Sadly, it is not only the Pulse shooting, but nearly all anti-LGBT violence, which is ignored by the leaders of our Church. Thus far in 2016, 23 transgender people, almost all trans people of color, have been murdered in the US, a record number of deaths. The Transgender Murder Monitoring project documents 166 murders of transgender people globally in the first 10 months of 2016. Unfortunately, that number is certain to rise. How many bishops have publicly addressed this tragic loss of life, or the other degradations transgender people face on a daily basis? I don’t know of any. Instead, we hear from Pope Francis that “gender ideology” represents “ideological colonization,” is “demonic”, and even is a threat to marriage. Does he realize he is fueling discrimination and hatred? As our bishops push for expansion of the exemptions to laws already afforded to religious institutions, do they realize the very real harm that LGBTQI people face when we lose legal protections in employment, housing, insurance, and access to health care?
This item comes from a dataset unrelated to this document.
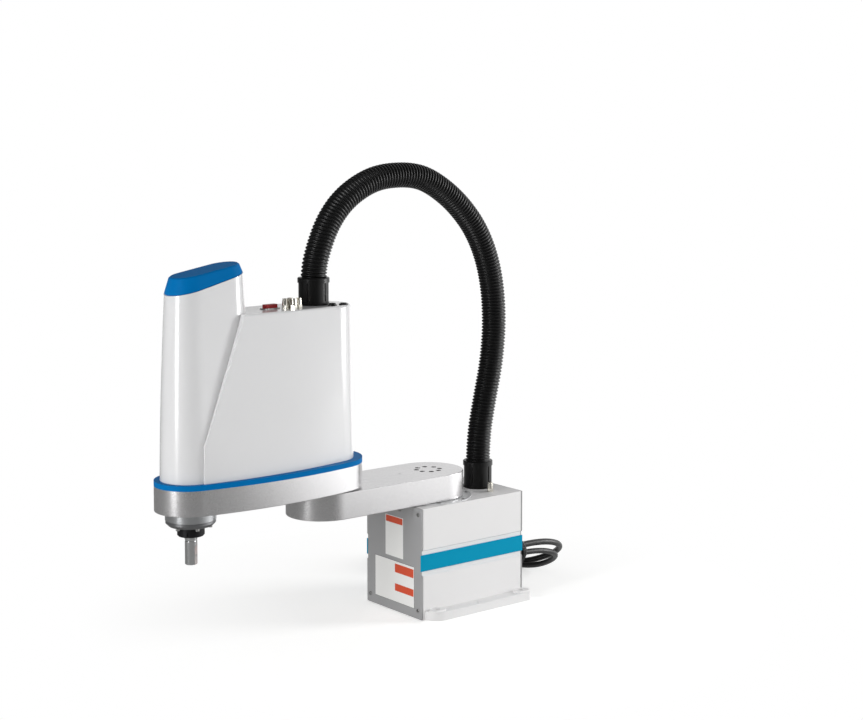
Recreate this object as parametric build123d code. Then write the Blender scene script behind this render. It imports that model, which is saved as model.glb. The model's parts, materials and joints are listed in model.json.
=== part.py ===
from build123d import *
from math import atan2, cos, degrees, hypot, pi, radians, sin, sqrt, tan
import os

os.makedirs("parts", exist_ok=True)

# A four-axis selective compliance robot arm, in millimetres.
# The origin is on the first joint's axis, on the mounting surface. +Z is up.
# At rest both arms point along -X, and the rear of the base, with its cables, faces +X.

# Reach, travel and clearances
arm_1_length = 230.0
arm_2_length = 270.0
arm_2_rest_angle = 3.8
quill_stroke = 150.0
screw_lead = 20.0
running_gap = 0.3
fit_clearance = 0.05
cover_gap = 0.4

# Base casting and its feet
base_length = 233.0
base_front_x = -77.0
base_width = 160.0
base_height = 197.5
base_wall = 8.0
base_floor = 12.0
base_roof = 14.0
base_corner_radius = 2.5
panel_thickness = 2.0
gusset = 14.0
foot_reach = 23.5
foot_thickness = 15.5
foot_setback = 7.0
foot_overhang = 4.0
foot_front_radius = 30.0
foot_rear_radius = 8.0
mount_centre_x = 47.5
mount_spacing_x = 195.0
mount_spacing_y = 180.0
mount_hole_radius = 4.5
mount_boss_length = 34.0
mount_boss_width = 21.0
mount_boss_height = 3.0
dowel_x = 39.0
dowel_y = 94.0
dowel_radius = 2.5

# Trim strips in their channels
strip_z = 101.2
strip_height = 28.5
strip_thickness = 3.6
strip_overhang = 1.0
strip_chamfer = 1.4
channel_depth = 2.6
channel_border = 6.5

# First joint
j1_bore_radius = 45.0
j1_flange_radius = 42.0
j1_hub_radius = 21.0
j1_reducer_height = 40.0
j1_reducer_radius = 58.0
j1_ring_radius = 78.0
j1_ring_height = 1.5
j1_ring_screw_circle = 71.0
j1_screw_circle = 21.5
j1_screw_count = 8
cap_head_radius = 4.2
cap_head_height = 5.0
cap_shank_radius = 2.5
cap_hex_radius = 2.3
counterbore_depth = 11.0
counterbore_radius = 4.8
motor_square = 60.0
motor_length = 84.0
motor_shaft_radius = 7.0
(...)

Murder and physical violence are the extreme, but each of us and LGBTQI people all around the globe have encountered violence many times. We experience cruel taunts, exclusion, threats, loss of employment or housing, rejection, frequent insults from some religious leaders, malicious lies about us that go unchallenged, and much more. Each of these encounters leaves a wound, a trauma. In the aftermath of the Pulse massacre, enormous numbers of LGBTQI people report feeling more vulnerable. I still flinch every time the door of the church where my community meets after the Mass has begun. I am on heightened alert, and I know that mine are not the only eyes darting to see who is entering.

The results of last week’s election have made this sense of being unsafe even more pronounced. An atmosphere of increased polarization, and a sense that it is permissible for those in the dominant culture to taunt and target the “other” has permeated the LGBTQI community. The Vice-President Elect’s history as a champion of restrictive, anti-LGBTQI religious liberty laws raises tremendous concerns about the future of the civil liberties advances our community and supporters have achieved. Reports that the bishops conference may amend the ERDs, the Ethical and Religious Directives for Catholic Health Care facilities, to prohibit the provision of any gender reassignment services means that many Americans could lose any access to appropriate, respectful health care.
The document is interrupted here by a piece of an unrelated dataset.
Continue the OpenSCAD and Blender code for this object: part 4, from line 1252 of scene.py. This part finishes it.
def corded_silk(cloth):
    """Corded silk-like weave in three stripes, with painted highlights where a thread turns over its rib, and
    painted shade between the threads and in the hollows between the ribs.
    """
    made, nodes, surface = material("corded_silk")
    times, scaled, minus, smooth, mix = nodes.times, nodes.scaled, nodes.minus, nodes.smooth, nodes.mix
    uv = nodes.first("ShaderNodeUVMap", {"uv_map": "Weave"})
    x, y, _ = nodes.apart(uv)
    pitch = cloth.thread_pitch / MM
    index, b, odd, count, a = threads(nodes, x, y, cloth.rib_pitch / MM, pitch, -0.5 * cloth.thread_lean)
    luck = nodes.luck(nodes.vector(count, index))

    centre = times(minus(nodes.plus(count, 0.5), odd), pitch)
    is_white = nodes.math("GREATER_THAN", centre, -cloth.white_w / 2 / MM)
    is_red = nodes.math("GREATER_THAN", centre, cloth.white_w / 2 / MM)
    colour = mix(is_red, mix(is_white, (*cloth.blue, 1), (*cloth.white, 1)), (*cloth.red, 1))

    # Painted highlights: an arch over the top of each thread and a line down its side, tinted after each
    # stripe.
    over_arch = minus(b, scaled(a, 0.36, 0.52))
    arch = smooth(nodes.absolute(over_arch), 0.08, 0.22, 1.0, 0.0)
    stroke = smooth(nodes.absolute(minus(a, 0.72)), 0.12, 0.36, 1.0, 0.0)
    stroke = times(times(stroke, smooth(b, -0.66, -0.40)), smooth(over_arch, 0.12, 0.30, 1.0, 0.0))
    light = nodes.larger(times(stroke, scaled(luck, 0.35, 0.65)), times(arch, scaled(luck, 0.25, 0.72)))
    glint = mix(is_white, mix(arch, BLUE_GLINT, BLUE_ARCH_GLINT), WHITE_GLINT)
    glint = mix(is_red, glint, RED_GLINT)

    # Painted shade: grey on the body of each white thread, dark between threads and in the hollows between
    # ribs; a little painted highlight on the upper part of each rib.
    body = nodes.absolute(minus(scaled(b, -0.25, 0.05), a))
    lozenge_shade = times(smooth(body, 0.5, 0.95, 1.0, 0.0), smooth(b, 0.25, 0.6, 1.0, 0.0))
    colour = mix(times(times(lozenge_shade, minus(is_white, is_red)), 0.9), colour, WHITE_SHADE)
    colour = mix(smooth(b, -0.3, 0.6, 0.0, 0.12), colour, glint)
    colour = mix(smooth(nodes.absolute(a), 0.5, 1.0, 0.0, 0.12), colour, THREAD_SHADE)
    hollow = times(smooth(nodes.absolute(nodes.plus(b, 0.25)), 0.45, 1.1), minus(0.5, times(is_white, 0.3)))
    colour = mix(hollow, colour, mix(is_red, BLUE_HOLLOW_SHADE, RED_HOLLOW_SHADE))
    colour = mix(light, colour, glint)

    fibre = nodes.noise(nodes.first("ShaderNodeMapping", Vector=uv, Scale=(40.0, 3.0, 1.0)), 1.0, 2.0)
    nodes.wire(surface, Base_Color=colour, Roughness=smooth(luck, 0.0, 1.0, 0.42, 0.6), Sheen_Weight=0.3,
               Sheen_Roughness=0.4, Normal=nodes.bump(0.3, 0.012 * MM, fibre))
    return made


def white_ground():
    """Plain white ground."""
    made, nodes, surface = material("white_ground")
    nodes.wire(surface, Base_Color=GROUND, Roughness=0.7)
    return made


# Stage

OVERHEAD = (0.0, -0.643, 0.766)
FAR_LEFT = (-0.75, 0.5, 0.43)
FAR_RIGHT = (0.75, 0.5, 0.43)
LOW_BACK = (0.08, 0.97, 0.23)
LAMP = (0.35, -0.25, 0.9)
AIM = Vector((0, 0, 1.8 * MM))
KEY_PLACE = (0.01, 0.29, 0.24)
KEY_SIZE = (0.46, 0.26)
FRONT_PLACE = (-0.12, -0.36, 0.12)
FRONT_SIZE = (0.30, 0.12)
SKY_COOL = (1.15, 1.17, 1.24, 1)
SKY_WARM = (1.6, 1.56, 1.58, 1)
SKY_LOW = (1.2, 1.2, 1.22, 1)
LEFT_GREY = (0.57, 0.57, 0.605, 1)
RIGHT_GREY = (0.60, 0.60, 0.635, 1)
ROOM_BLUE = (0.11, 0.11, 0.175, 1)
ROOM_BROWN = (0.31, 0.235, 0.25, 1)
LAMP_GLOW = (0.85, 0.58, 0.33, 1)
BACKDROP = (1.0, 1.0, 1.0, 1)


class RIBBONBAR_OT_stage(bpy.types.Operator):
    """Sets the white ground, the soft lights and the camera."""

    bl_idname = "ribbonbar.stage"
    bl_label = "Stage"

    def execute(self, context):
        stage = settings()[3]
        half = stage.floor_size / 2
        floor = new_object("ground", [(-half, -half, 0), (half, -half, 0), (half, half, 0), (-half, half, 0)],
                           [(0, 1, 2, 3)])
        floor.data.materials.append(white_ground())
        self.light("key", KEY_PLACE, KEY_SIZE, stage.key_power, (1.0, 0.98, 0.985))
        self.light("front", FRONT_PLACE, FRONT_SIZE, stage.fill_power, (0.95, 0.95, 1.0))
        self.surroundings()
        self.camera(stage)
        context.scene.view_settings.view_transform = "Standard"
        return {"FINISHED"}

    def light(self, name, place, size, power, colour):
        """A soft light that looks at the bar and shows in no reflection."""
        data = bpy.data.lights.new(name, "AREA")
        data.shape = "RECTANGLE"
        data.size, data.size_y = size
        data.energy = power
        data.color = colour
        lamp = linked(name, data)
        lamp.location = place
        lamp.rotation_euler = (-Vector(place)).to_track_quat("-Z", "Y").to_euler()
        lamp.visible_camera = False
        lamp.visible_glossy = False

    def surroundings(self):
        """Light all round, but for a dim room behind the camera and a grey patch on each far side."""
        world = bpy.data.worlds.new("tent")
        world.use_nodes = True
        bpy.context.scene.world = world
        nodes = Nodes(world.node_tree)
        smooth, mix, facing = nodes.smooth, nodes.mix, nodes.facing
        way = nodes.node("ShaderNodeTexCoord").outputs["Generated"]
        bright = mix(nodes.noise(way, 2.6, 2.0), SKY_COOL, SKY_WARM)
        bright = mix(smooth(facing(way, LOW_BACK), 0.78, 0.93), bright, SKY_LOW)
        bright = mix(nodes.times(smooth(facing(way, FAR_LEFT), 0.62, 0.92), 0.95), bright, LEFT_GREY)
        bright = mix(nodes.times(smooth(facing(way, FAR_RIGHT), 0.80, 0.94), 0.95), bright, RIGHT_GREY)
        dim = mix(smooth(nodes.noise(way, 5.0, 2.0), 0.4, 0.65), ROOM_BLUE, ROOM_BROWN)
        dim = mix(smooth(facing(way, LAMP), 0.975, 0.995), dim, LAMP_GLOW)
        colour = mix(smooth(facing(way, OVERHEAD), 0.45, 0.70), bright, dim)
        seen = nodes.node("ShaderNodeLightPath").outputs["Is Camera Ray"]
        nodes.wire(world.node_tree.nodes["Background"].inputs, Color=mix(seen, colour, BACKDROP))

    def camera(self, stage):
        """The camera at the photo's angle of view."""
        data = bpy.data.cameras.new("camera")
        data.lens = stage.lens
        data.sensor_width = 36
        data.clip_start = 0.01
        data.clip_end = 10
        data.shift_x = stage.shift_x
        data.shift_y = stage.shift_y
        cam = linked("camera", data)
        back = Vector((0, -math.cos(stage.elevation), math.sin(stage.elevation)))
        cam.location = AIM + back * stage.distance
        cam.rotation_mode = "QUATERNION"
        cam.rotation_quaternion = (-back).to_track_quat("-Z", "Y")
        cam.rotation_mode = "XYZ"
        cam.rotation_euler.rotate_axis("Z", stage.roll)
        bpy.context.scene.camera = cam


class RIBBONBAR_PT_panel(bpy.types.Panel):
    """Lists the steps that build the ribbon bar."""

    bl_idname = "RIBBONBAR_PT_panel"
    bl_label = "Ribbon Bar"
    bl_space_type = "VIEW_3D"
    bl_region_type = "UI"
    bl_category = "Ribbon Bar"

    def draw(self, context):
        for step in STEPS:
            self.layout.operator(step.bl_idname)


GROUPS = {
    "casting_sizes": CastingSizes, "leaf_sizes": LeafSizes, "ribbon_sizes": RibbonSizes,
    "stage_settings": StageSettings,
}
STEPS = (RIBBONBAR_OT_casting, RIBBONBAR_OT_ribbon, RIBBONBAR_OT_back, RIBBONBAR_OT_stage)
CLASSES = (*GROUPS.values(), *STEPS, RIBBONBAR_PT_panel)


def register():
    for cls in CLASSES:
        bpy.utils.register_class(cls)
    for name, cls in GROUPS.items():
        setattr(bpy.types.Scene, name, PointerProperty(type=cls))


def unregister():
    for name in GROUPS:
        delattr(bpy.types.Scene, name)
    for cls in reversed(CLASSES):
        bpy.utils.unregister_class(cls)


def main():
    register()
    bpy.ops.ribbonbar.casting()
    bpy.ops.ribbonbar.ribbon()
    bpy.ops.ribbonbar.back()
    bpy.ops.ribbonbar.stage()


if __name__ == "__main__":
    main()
We are here to remember and honor the lives of all of those lost to anti-LGBT violence. These are beloved children of God. They are daughters and sons of loving parents, siblings, cousins, grandchildren, nieces, nephews, parents, friends, colleagues, neighbors to us all. They were Army veterans, students of literature, finance, health care, package delivery workers, artists, store managers, and bouncers. They had survived cancer, car accidents, addictions, and traumatic childhoods. One young woman was in Orlando to celebrate graduating third in her Philadelphia Catholic high school class, and being awarded a basketball scholarship that would have enabled her to attend a Catholic college. They are remembered as outgoing, energetic, passionate, loyal, and full of life. They had amazing gifts and talents of which the world is now deprived.
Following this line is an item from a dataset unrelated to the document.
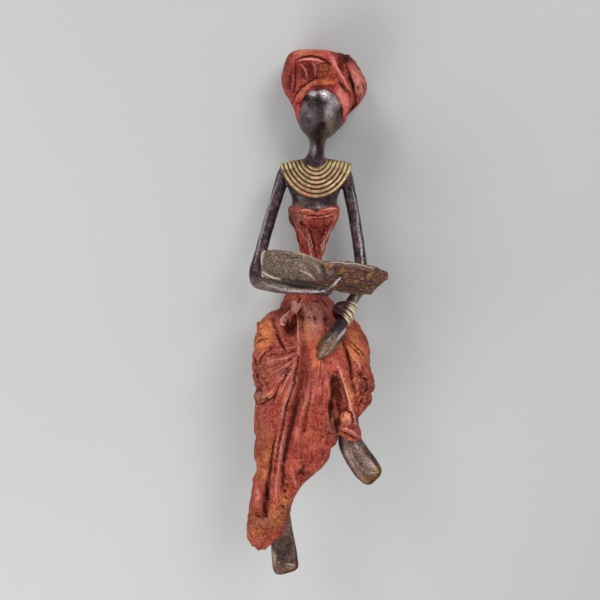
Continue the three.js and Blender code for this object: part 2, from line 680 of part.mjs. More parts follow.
const torsoHeights = [
  ...steps(12, 33, 4), ...steps(37, 62, 5), 66, 69, 71.5, 74, 76.4, 78.2, 78.8, 81, 86, 92, 96.5, 99,
];
const headHeights = [95, 98.6, 101.5, 104, 106.5, 109, 111, 114, 117.5, 121.5, 125, 129, 132.5, 136];
const turbanHeights = [113.5, 116, 119, ...steps(122, 145.3, 10), 146.7, 147.6];
const parts = [
  solid(loft(levels(TORSO, torsoHeights, 22, 2.2, BODICE_LINES))),
  solid(loft(levels(HEAD, headHeights, 16, 2))),
  solid(loft(levels(TURBAN, turbanHeights, 30, 2.2, TURBAN_LINES))),
  solid(loft(limb(HEADBAND, 20, 8, bandDepth))),
  collar(),
  skirt(),
  calf(),
  solid(loft(limb(RIGHT_ARM, 12, 8, X))),
  solid(loft(limb(LEFT_ARM, 12, 8, X))),
  solid(loft(limb(LEFT_HAND, 7, 9, handWidth))),
  solid(loft(limb(LEFT_THUMB, 4, 6, handWidth))),
  solid(loft(limb(RIGHT_PALM, 5, 10, palmWidth))),
  ...RIGHT_FINGERS.map((rows) => solid(loft(limb(rows, 5, 6, X)))),
  solid(loft(limb(RIGHT_FOOT, 10, 12, X))),
  solid(loft(limb(LEFT_FOOT, 10, 12, footWidth))),
  solid(loft(limb(HIP_KNOT, 6, 8, knotWidth))),
  book(),
  bracelets(),
];
let figure = parts[0];
for (const piece of parts.slice(1)) figure = figure.add(piece);

// Her underside and the backs of her legs are flat, and so are the spots that she lies on
figure = figure.subtract(block(120, 80, 120, 0, 40 + CALF_CLEARANCE, -60));
figure = figure.subtract(block(120, 20, 300, 0, BACK + 10, 40));

const mesh = figure.getMesh();
const geometry = new THREE.BufferGeometry();
geometry.setAttribute('position', new THREE.BufferAttribute(mesh.vertProperties, 3));
geometry.setIndex(new THREE.BufferAttribute(mesh.triVerts, 1));
geometry.computeVertexNormals();
geometry.computeBoundingBox();
const centre = geometry.boundingBox.getCenter(new THREE.Vector3());

const bronze = new THREE.MeshStandardMaterial({ color: 0x8c4034, roughness: 0.55, metalness: 0.35 });
const woman = new THREE.Mesh(geometry, bronze);
woman.name = 'reading_woman';
woman.rotation.x = -Math.PI / 2;
woman.position.set(-centre.x, -centre.z, BACK);

const part = new THREE.Group();
part.name = 'reading_woman_figure';
part.add(woman);

export default part;
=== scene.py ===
import math

import bpy
import numpy as np
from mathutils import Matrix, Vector


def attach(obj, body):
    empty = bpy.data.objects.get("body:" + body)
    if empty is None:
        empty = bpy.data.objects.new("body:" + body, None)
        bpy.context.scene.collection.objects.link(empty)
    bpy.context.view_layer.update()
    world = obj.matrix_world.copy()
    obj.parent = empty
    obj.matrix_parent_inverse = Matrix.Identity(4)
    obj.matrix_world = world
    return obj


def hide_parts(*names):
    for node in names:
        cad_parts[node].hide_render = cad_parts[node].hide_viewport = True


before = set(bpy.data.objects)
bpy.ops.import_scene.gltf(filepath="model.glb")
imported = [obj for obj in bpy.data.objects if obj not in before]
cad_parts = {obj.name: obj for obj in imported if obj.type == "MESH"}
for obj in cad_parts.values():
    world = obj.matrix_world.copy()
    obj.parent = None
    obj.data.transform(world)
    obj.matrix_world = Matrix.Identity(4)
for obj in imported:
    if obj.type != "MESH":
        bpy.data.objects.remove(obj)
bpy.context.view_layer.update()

# The woman is described in millimetres as she sits: x runs to her left, y to her back and z up. The flat
# underside of her thighs is z = 0. ORIGIN takes that to the frame, where she lies on her back.
ORIGIN = np.array([0.99256, -25.74253, 43.0])
FLOOR_BEHIND = 43.0  # y of the flats that she lies on
LEGS_BEHIND = 0.6  # y of the flat backs of her legs

# The photo's camera. FOCUS and MIDDLE are in the units of a picture PICTURE wide.
PITCH = math.radians(19)
EYE = np.array([-7.1, -327.0, 151.0])
PICTURE = 600
FOCUS = 750.0
MIDDLE = PICTURE / 2
SENSOR = 36


def to_frame(points):
    points = np.asarray(points, float)
    turned = np.stack([points[..., 0], points[..., 2], -points[..., 1]], axis=-1)
    return (turned + ORIGIN) / 1000


camera_data = bpy.data.cameras.new("camera")
camera_data.sensor_width = SENSOR
camera_data.lens = SENSOR * FOCUS / PICTURE
camera_data.clip_start = 0.01
camera = bpy.data.objects.new("camera", camera_data)
camera.location = to_frame(EYE)
camera.rotation_euler = (-PITCH, 0, 0)
bpy.context.collection.objects.link(camera)
bpy.context.scene.camera = camera


# Tables

def table(text):
    """Rows of numbers. What follows a # is a comment."""
    rows = (row.split("#")[0].split() for row in text.splitlines())
    return [[float(number) for number in row] for row in rows if row]


def strokes(text):
    """Lines as the camera sees them: strength, width, then points across and down its picture."""
    return [(row[0], row[1], *zip(row[2::2], row[3::2])) for row in table(text)]


def spots(text):
    """Soft patches by the layer that they colour: across, down, two radii, tilt and strength of each."""
    found = {}
    for name, *numbers in filter(None, map(str.split, text.splitlines())):
        numbers = [float(number) for number in numbers]
        found.setdefault(name, []).extend(numbers[i:i + 6] for i in range(0, len(numbers), 6))
    return found


# Numbers

def unit(vectors):
    return vectors / np.maximum(np.linalg.norm(vectors, axis=-1, keepdims=True), 1e-9)


def smoothstep(low, high, value):
    s = np.clip((value - low) / (high - low), 0, 1)
    return s * s * (3 - 2 * s)


def along(rows, t):
    """Columns of a table at t, on curves that don't overshoot between its rows."""
    rows = np.asarray(rows, float)
    rows = rows[np.argsort(rows[:, 0])]
    x, y = rows[:, 0], rows[:, 1:]
    width = np.diff(x)[:, None]
    rise = np.diff(y, axis=0) / width
    slope = np.empty_like(y)
    slope[0], slope[-1] = rise[0], rise[-1]
    both = rise[:-1] * rise[1:]
    total = np.where(both > 0, rise[:-1] + rise[1:], 1)
    slope[1:-1] = np.where(both > 0, 2 * both / total, 0)
    t = np.clip(np.atleast_1d(np.asarray(t, float)), x[0], x[-1])
    i = np.clip(np.searchsorted(x, t, side="right") - 1, 0, len(x) - 2)
    s = ((t - x[i]) / width[i, 0])[:, None]
    return (y[i] * (1 + 2 * s) * (1 - s) ** 2 + slope[i] * width[i] * s * (1 - s) ** 2
            + y[i + 1] * s * s * (3 - 2 * s) + slope[i + 1] * width[i] * s * s * (s - 1))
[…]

We honor them, not only is ensuring their names and their lives are not forgotten, but in recommitting ourselves, as people of deep and enduring faith, to ending all hatred and violence rooted in misunderstanding, ignorance, and inflammatory religious rhetoric. We will continue to remind the leaders of our Church that LGBTQI people and our families are numbered among the people of God, that we members of their flocks, and that we deserve and demand pastoral care and policies from our Church that respect our dignity, humanity, and the reality of our lives. They can start by naming us as LGBTQI people, using the names we use, and the terms that honor the communities with which we identify. Our bishops can talk with us, rather than about us. Our bishops must take a clear, unequivocal stand against any violence—physical, verbal, theological, emotional—directed towards LGBTQI people or our community. They must work with us and with our families to develop pastoral care programs and protocols that are appropriate and respectful. This is what we call for in the name of LGBTQI people whose lives have been lost to violence.